__WHAT IS EXPECTED__
Reproduce, word for word, only the lines from the one containing "Model this object" through the one containing "bead_h = 2.6; // [1.5:0.1:6]", both included.

▽

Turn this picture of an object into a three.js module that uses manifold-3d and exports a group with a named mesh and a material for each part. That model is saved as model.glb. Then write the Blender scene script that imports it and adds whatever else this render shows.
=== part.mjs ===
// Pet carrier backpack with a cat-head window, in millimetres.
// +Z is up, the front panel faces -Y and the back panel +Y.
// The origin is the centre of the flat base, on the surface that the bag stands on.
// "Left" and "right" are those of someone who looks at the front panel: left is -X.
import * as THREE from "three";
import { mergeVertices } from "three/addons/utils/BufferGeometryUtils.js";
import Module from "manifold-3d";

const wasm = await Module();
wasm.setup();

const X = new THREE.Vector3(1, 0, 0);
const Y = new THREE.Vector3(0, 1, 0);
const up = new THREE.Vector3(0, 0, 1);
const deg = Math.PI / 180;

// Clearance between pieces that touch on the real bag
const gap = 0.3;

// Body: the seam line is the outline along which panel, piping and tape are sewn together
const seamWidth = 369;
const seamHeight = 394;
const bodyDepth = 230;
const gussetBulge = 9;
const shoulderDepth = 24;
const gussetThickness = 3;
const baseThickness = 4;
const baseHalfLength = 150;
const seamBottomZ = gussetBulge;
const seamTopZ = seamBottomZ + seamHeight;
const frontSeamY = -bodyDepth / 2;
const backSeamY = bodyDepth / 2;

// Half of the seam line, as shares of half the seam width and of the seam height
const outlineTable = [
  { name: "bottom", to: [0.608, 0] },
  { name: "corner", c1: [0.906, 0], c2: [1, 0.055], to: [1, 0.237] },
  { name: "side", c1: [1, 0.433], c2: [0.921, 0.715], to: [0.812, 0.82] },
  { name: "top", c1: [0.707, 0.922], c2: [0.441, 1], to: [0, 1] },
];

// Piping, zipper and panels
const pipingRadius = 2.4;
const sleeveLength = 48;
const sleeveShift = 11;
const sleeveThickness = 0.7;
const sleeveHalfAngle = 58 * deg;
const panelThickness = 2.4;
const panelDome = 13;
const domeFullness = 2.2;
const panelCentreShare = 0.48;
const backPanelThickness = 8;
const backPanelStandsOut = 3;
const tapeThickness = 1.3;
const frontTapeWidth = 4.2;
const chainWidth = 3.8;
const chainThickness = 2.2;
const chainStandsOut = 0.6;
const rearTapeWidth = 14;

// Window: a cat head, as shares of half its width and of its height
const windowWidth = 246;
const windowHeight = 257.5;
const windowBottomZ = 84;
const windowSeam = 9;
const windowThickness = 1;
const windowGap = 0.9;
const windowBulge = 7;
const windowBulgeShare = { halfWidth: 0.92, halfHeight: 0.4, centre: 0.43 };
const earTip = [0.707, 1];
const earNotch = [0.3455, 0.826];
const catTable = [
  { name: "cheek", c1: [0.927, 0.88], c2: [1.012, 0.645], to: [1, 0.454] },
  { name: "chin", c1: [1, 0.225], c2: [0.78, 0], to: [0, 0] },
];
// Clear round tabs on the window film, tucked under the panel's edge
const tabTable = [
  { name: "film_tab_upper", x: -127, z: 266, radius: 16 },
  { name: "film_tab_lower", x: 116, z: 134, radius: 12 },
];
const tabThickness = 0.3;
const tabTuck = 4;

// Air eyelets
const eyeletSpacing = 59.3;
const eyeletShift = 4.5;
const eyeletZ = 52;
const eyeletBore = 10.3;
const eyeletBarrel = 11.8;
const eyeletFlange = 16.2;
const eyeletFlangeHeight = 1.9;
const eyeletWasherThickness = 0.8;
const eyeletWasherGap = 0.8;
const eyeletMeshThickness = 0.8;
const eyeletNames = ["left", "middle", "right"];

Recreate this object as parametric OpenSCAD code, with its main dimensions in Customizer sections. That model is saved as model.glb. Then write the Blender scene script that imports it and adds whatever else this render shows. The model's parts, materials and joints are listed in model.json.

△
▽

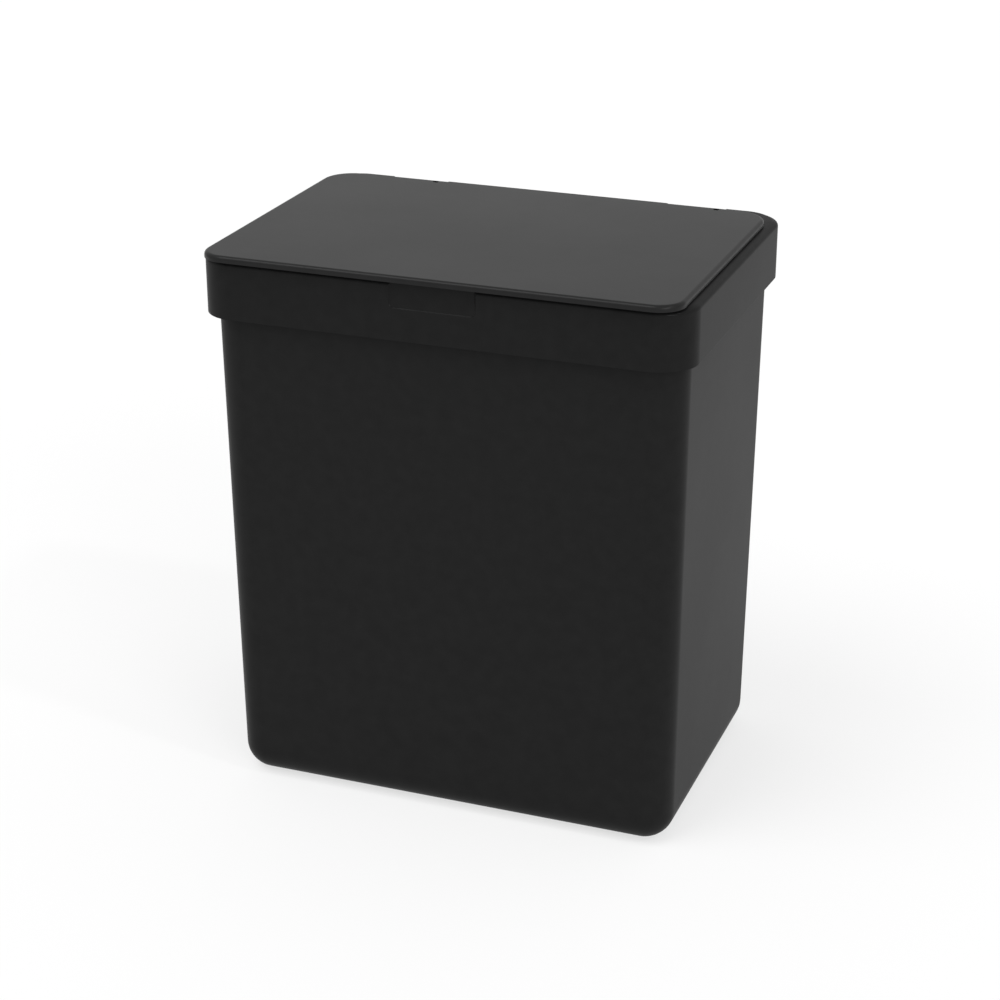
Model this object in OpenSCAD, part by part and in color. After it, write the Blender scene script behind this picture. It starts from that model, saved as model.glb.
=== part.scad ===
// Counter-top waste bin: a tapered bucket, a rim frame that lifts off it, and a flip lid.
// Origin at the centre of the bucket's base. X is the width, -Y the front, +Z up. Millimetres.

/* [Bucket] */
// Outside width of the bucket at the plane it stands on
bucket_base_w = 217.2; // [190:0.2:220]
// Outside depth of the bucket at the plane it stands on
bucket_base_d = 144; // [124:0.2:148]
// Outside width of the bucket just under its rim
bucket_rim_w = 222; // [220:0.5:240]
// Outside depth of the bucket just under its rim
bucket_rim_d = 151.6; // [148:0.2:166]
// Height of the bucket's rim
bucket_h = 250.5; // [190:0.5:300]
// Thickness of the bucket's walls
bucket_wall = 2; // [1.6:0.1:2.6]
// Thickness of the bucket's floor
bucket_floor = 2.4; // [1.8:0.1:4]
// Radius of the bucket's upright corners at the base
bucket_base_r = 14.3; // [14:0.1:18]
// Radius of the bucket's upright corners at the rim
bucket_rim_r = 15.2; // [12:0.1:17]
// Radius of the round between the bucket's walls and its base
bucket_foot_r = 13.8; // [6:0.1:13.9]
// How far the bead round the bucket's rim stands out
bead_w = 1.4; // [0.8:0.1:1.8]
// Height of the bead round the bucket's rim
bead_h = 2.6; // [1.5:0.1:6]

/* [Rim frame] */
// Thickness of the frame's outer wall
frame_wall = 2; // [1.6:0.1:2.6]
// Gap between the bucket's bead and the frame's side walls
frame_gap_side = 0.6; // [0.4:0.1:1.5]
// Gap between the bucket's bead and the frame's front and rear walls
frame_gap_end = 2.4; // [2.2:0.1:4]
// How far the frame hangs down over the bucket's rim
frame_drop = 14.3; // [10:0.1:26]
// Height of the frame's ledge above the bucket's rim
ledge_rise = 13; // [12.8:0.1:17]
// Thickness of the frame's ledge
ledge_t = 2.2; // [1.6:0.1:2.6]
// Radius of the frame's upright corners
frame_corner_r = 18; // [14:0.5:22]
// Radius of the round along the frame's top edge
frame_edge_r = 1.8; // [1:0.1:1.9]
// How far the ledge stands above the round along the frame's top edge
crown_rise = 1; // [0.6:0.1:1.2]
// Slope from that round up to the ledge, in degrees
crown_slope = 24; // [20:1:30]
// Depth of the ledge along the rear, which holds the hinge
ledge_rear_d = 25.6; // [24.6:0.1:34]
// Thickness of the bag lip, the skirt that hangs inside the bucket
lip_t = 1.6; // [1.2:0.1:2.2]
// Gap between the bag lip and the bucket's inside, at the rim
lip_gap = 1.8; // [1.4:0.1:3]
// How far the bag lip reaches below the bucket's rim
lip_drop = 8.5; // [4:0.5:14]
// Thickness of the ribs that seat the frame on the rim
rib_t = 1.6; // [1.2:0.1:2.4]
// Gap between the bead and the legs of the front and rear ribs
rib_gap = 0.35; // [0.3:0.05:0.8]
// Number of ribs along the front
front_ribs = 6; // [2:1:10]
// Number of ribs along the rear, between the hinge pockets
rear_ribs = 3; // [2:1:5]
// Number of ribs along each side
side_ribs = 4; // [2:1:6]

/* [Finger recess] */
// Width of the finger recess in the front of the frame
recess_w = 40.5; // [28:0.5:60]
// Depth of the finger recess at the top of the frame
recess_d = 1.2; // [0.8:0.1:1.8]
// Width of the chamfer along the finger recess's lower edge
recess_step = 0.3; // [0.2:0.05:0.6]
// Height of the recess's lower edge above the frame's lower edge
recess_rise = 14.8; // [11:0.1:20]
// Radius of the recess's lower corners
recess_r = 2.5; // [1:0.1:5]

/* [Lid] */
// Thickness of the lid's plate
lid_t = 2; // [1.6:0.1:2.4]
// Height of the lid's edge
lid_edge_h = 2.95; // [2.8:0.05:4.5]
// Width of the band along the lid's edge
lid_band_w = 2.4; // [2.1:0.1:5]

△

__RESULT OF THE EXERCISE__
Model this object in OpenSCAD, part by part and in color. After it, write the Blender scene script behind this picture. It starts from that model, saved as model.glb.
=== part.scad ===
// Counter-top waste bin: a tapered bucket, a rim frame that lifts off it, and a flip lid.
// Origin at the centre of the bucket's base. X is the width, -Y the front, +Z up. Millimetres.

/* [Bucket] */
// Outside width of the bucket at the plane it stands on
bucket_base_w = 217.2; // [190:0.2:220]
// Outside depth of the bucket at the plane it stands on
bucket_base_d = 144; // [124:0.2:148]
// Outside width of the bucket just under its rim
bucket_rim_w = 222; // [220:0.5:240]
// Outside depth of the bucket just under its rim
bucket_rim_d = 151.6; // [148:0.2:166]
// Height of the bucket's rim
bucket_h = 250.5; // [190:0.5:300]
// Thickness of the bucket's walls
bucket_wall = 2; // [1.6:0.1:2.6]
// Thickness of the bucket's floor
bucket_floor = 2.4; // [1.8:0.1:4]
// Radius of the bucket's upright corners at the base
bucket_base_r = 14.3; // [14:0.1:18]
// Radius of the bucket's upright corners at the rim
bucket_rim_r = 15.2; // [12:0.1:17]
// Radius of the round between the bucket's walls and its base
bucket_foot_r = 13.8; // [6:0.1:13.9]
// How far the bead round the bucket's rim stands out
bead_w = 1.4; // [0.8:0.1:1.8]
// Height of the bead round the bucket's rim
bead_h = 2.6; // [1.5:0.1:6]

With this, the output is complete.